Jake to Doctor Copeland

“We live in the richest country in the world. There’s plenty and to spare for no man, woman, or child to be in want. And in addition to this our country was founded on what should have been a great, true principle - the freedom, equality, and rights of each individual. Huh! And what has come of that start? There are corporations worth billions of dollars - and hundreds of thousands of people who don’t get to eat. And here in these thirteen states the exploitation of human beings is so that - that it’s a thing you got to take in with your own eyes. In my life I seen things that would make a man crazy. At least one third of all Southerners live and die no better off than the lowest peasant in any European Fascist state. The average wage of a worker on a tenant farm is only seventy-three dollars per person. The wages of sharecroppers run from thirty-five to ninety dollars per person. And thirty-five dollars a year means just about ten cents for a full day’s  work. Everywhere there’s pellagra and hookworm and amaemia. And just plain, pure starvation. But!’ Jake rubbed his lips with the knuckles of his dirty fist. Sweat stood out on his forehead. ‘But!’ he repeated. ‘Those are only the evils you can see and touch. The other things are worse. I’m talking about the way that the truth has been hidden from the people. The things they have been told so they can’t see the truth. The poisonous lies. So they aren’t allowed to know.”
- from The Heart Is A Lonely Hunter by Carson McCullers. 1940

Monday, April 4, 2011

SPRING RAIN


I’m so sick of news from the Middle East. 
Where are Americans in the news? Where are the statistics that show the truly unfathomable and ever-expanding inequity between rich and poor here? They fly in and out of the news like pigeons. War and war and war and bombs and death...well, that is the always present flock of pigeons massing around the structures of our empire.
Why the war?
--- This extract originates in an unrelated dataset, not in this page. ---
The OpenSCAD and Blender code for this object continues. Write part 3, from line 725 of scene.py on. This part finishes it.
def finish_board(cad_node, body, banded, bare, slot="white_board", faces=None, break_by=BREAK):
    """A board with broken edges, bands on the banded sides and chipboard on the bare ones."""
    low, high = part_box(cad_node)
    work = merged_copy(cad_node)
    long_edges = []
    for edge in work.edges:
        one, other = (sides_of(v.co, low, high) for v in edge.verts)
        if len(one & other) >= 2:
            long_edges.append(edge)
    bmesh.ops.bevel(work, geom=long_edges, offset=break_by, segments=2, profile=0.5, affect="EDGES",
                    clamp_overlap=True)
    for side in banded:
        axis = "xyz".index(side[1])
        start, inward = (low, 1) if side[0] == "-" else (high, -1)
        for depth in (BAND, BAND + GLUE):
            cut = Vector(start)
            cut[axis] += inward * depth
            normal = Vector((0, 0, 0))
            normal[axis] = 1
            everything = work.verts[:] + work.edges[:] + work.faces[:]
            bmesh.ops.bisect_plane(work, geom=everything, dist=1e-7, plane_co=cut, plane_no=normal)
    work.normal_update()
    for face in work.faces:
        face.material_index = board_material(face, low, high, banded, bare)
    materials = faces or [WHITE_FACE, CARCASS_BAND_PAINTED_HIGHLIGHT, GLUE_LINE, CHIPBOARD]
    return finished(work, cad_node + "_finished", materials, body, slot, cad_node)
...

Sometimes it’s necessary. We know that. But mostly it seems to be the by-product of men who are jealous, who hate, who are greedy, who are insane, who enjoy it, who have nothing else that excites them.
The weapons industry is like the little hummingbird in the big media world. It flits in and out of view so quickly that we scarcely notice a thing. 
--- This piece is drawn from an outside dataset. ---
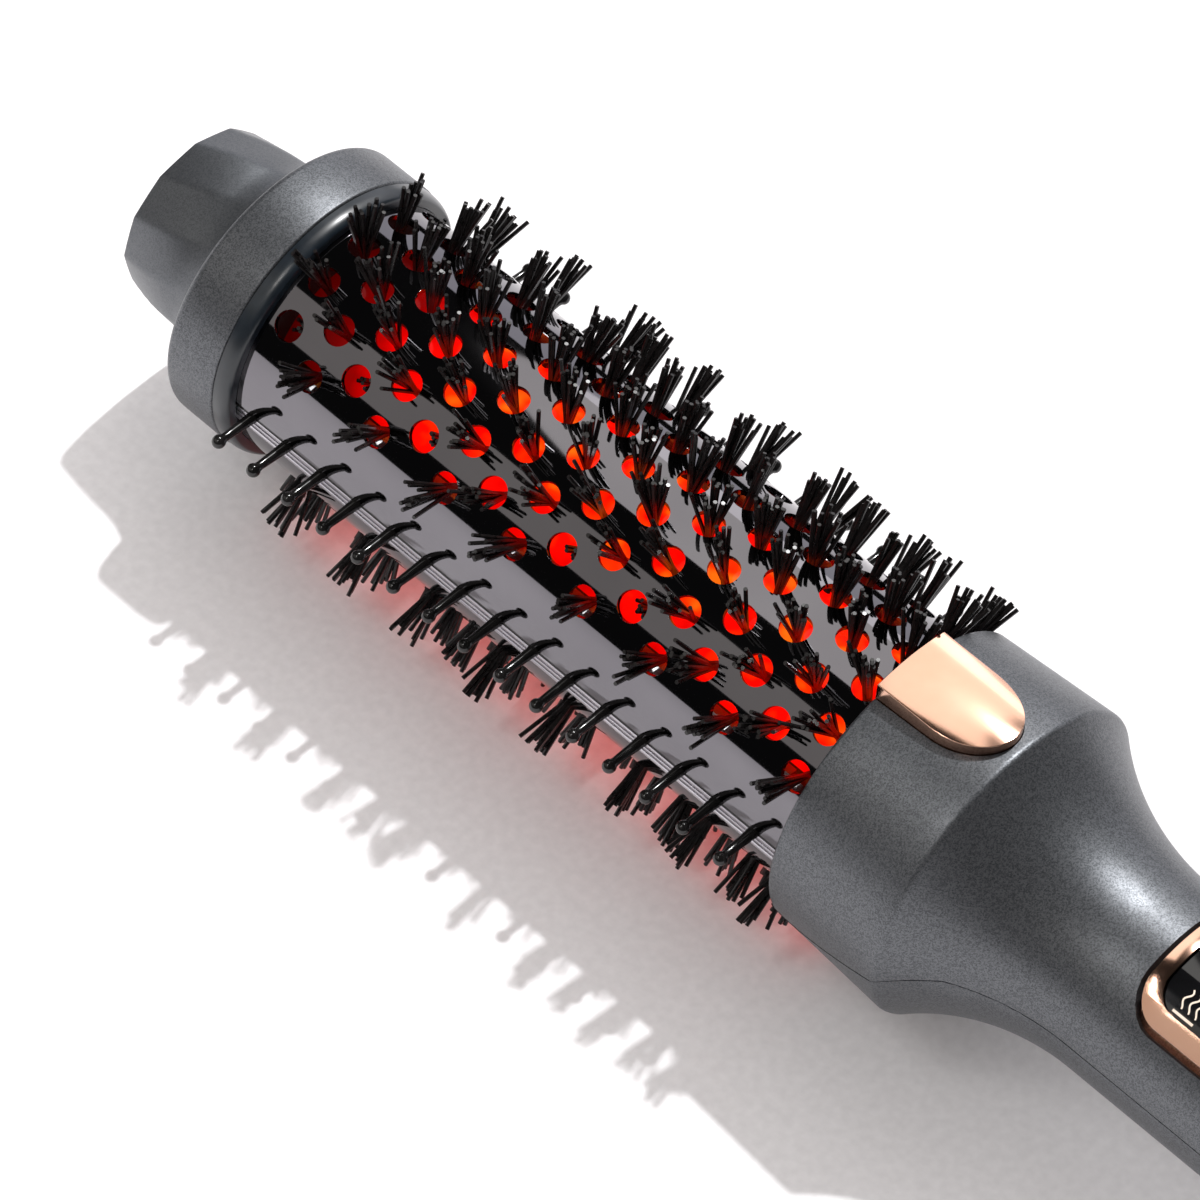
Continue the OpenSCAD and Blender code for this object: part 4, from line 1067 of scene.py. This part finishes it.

Nary a word seeps out about the financial ties, the profits, the dark side of this industry. America provides nearly half of the world’s armaments.
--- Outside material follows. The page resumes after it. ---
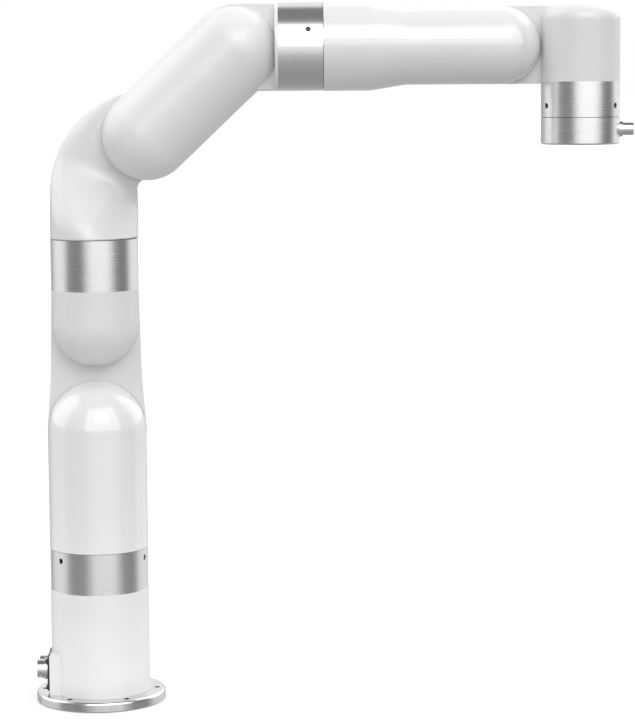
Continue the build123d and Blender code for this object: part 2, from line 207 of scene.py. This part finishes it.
def circuit(name):
    """Green solder mask in two shades with lighter copper tracks."""
    s = Shade(name)
    s.set(Roughness=MASK_ROUGH)
    tracks = s.add("ShaderNodeTexBrick")
    tracks.inputs["Scale"].default_value = 1.0
    tracks.inputs["Color1"].default_value = MASK_GREENS[0]
    tracks.inputs["Color2"].default_value = MASK_GREENS[1]
    tracks.inputs["Mortar"].default_value = TRACK_GREEN
    s.link(s.coords(TRACK_SCALE), tracks.inputs["Vector"])
    s.feed("Base Color", tracks.outputs["Color"])
    s.bump(tracks.outputs["Fac"], TRACK_DEPTH)
    return s.material


GLOSS = paint("gloss_white_paint", level=0.80, rough=0.36, coat=0.9, peel=0.002 * MM)
SOFT = paint("soft_white_paint", level=0.80, rough=0.30, coat=0.25, peel=0.004 * MM)
SATIN = paint("satin_white_paint", level=0.76, rough=0.38, coat=0.30, peel=0.008 * MM)
RING_Z = brushed("ring_turned_about_z", level=0.80, rough=0.26, axis=2)
RING_X = brushed("ring_turned_about_x", level=0.80, rough=0.22, axis=0)
FLANGE = turned_face("polished_flange", level=0.72, rough=0.16)
CHROME = plain("connector_nickel", (0.74, 0.74, 0.75), rough=0.14,
               metal=1.0, scale=200, depth=0.004 * MM, vary=0.04)
PANEL = plain("panel_black", (0.022, 0.022, 0.024), rough=0.45)
SCREW = plain("screw_black_steel", (0.045, 0.045, 0.048), rough=0.32, metal=1.0)
RUBBER = plain("seal_rubber", (0.20, 0.20, 0.20), rough=0.7)
MOTOR = plain("motor_black", (0.03, 0.03, 0.033), rough=0.4, metal=0.4)
GEAR = plain("gear_ground_steel", (0.5, 0.5, 0.51), rough=0.3, metal=1.0, scale=500, depth=0.01 * MM)
BOARD = circuit("circuit_board")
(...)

What if the major media took just one week and spent as much time profiling the arms industry as they do the wars in the Middle East?
War is profitable.
I’m sick of the endless warfare. Most people are. The revolutions in Egypt and elsewhere are exciting and inspiring. Things happen slowly.
But mostly we humans stay very much the same as we have always been.
I was once waiting in my mother’s car while she ran something into my grandma’s house. I pushed in the cigarette lighter. When it popped out I just had to see how hot that red coil was. I was maybe seven or eight years old.
I touched it and of course the skin at the tip of my index finger sizzled and burned. Eventually it turned brown-black-gray. My mom came back to the car and I pretended as it nothing had happened.
We humans have finally reached the point where we are altering the climate of this gorgeous and amazing planet. And yet many selfish dimwits continue to fight for the right to do further damage. I, too, was a dimwit when I inserted my finger in the lighter.
The winds have been strong - over forty miles per hour yesterday. And today the darkness and lightning and thunder and rain showers have descended. 
The world looks greener than ever and the water and the swishing sounds and the birds and the Earth still breathe and move and grow.
I smile and give thanks to another Spring rain.